Wednesday, December 19, 2012

Like catnip for audiences: Irresistible speaker tactics

If only your audience for a speech or presentation could be totally focused on you, oblivious to the outside world, and completely happy when it's all over. That's exactly how I'd describe cats with catnip.

The speaker's audiences, though, can be more difficult...like, say, herding cats? Try these tactics that act like catnip for audiences to pack an irresistible punch in your next presentation or talk:
  1. Include the improbable: Think about all the presentations and speeches you've endured. Which ones surprised you? When the speaker can unpack a surprise, especially an improbable reality, a great contrast, an unlikely pairing or eventuality, the audience will be more likely to pay attention. 

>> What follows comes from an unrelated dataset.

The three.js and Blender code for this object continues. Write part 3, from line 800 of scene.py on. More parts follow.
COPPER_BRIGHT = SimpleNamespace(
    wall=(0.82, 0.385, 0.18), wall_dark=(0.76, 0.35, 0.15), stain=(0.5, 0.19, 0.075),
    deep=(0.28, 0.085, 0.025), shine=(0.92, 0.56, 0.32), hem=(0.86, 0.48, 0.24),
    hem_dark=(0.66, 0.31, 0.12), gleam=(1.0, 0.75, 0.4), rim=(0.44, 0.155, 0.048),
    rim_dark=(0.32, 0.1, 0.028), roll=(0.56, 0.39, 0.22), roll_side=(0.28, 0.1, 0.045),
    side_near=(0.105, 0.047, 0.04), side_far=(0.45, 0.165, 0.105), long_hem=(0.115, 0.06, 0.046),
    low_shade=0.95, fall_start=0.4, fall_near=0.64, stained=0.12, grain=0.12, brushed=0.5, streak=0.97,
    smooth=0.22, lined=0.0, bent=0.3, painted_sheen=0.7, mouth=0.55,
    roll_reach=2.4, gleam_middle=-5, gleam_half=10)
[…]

  2. Tell a story on yourself: If you can share your embarrassment, hesitation, mistakes, missed opportunities and aha! moments, we'll feel like we've gotten to know you better. Audiences love connecting with you in this way.

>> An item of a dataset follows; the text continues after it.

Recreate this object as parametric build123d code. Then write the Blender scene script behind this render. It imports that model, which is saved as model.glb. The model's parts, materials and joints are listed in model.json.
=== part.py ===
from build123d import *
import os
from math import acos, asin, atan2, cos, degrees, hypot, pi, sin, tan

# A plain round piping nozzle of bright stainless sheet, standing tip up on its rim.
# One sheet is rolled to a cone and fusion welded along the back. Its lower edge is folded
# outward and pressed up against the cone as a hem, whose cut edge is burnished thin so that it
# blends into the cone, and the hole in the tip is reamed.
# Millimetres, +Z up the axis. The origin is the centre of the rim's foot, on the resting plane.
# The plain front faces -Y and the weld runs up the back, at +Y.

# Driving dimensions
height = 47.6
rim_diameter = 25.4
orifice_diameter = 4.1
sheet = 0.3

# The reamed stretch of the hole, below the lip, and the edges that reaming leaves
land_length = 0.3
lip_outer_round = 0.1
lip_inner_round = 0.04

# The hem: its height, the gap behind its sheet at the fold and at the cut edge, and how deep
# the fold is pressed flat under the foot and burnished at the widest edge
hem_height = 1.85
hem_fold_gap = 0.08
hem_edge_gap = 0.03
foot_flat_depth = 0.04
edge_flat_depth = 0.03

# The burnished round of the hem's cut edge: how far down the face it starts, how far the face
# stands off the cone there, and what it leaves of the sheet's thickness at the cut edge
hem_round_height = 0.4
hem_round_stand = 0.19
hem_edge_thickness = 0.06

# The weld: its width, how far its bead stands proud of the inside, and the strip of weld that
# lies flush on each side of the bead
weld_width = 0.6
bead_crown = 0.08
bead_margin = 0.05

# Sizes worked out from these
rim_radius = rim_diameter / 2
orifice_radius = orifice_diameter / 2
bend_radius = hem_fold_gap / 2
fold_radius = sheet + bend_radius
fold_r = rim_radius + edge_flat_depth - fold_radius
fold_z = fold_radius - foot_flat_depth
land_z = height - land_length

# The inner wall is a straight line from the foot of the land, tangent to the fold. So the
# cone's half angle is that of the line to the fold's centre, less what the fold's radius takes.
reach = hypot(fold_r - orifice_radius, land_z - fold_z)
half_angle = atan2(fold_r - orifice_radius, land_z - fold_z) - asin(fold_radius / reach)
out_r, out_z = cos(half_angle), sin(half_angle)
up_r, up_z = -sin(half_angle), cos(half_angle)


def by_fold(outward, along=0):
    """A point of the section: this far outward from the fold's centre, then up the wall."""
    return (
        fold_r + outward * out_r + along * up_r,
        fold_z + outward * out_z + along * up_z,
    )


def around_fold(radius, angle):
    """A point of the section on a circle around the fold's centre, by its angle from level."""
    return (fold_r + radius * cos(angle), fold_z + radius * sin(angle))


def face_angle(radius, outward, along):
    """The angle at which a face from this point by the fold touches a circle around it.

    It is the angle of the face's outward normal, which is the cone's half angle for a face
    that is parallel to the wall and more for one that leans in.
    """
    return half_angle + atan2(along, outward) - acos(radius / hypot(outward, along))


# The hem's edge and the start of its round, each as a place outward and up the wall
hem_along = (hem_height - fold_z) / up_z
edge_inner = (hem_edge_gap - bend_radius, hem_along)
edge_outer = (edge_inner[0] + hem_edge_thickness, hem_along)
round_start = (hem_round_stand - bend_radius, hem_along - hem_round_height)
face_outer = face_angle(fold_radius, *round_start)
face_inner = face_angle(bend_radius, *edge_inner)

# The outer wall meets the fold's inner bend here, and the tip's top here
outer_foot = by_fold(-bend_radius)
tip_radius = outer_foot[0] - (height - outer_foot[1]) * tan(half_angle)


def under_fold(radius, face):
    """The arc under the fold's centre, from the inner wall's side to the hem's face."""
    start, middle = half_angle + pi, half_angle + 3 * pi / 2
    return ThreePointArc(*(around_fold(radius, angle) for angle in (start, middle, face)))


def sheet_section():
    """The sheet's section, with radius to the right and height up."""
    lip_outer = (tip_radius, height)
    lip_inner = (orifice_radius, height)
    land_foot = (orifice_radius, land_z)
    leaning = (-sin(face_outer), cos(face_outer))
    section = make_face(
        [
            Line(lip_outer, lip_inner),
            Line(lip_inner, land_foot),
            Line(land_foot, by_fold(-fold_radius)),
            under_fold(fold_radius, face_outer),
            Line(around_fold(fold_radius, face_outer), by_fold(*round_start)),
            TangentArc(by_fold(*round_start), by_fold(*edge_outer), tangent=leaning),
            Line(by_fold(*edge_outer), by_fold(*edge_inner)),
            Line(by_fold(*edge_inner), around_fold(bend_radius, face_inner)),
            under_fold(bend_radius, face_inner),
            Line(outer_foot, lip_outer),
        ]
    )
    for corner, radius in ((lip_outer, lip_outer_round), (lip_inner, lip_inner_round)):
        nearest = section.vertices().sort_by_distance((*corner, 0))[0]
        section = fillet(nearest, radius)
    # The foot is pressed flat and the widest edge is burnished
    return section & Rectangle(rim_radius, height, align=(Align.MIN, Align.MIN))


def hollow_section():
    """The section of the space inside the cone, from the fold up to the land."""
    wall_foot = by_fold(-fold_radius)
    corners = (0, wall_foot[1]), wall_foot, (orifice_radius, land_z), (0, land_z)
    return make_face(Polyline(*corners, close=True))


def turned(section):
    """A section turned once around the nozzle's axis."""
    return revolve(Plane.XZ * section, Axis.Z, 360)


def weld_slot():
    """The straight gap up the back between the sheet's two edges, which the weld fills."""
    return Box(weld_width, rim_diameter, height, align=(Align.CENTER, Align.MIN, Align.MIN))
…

  3. Show me an invisible visual: Forget the slides. Show me a picture I can see in my mind's eye--something you describe so vividly that it sticks with me--and I'll remember your talk long after the applause, and enjoy it more while it's happening.

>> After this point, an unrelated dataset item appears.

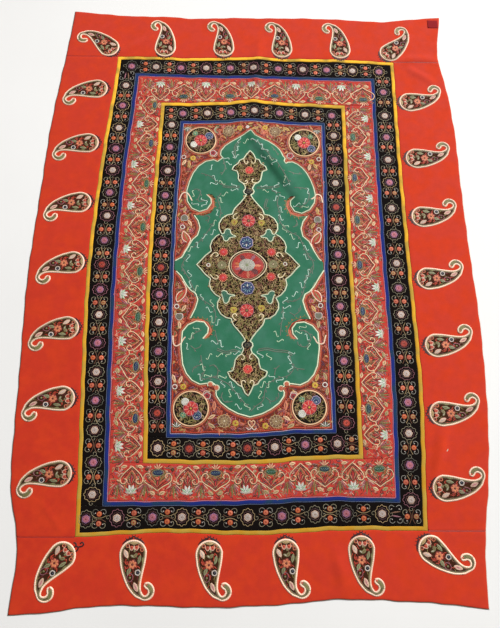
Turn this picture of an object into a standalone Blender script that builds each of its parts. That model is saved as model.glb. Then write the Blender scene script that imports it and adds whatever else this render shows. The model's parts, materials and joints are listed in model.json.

  4. Toss your script: Sorry, speechwriters, but there's little that can be more electric to an audience than a speaker who puts her script aside. This takes planning, but when it's done right, it's a crowd-pleaser.
  5. Give it dimensions: Props can bring abstract ideas into physical reality, and if you're brave enough to wield an unusual prop, one that makes the audience suddenly think about what it would be like to hold such a thing, so much the better. Think neuroscientist Jill Bolte Taylor holding a human brain while she talked about her stroke, or Bill Gates opening a jar of mosquitoes during a talk about malaria. Help us think and see in three dimensions.
  6. Be quiet: Too many speakers fill up all the time allotted. The speaker who can let me hear the spaces between the sounds she's making, and who uses silence to advantage, has my full attention.
  7. Come to me: Get out from behind that lectern or get down from the podium and walk toward and into the audience. Your presence in and with the audience makes the speech come alive, more like a real conversation than a talking-to.
There's one more trick to using any of these catnip tactics: Use them with discretion. Remember, catnip is strong, so a very little of it will do.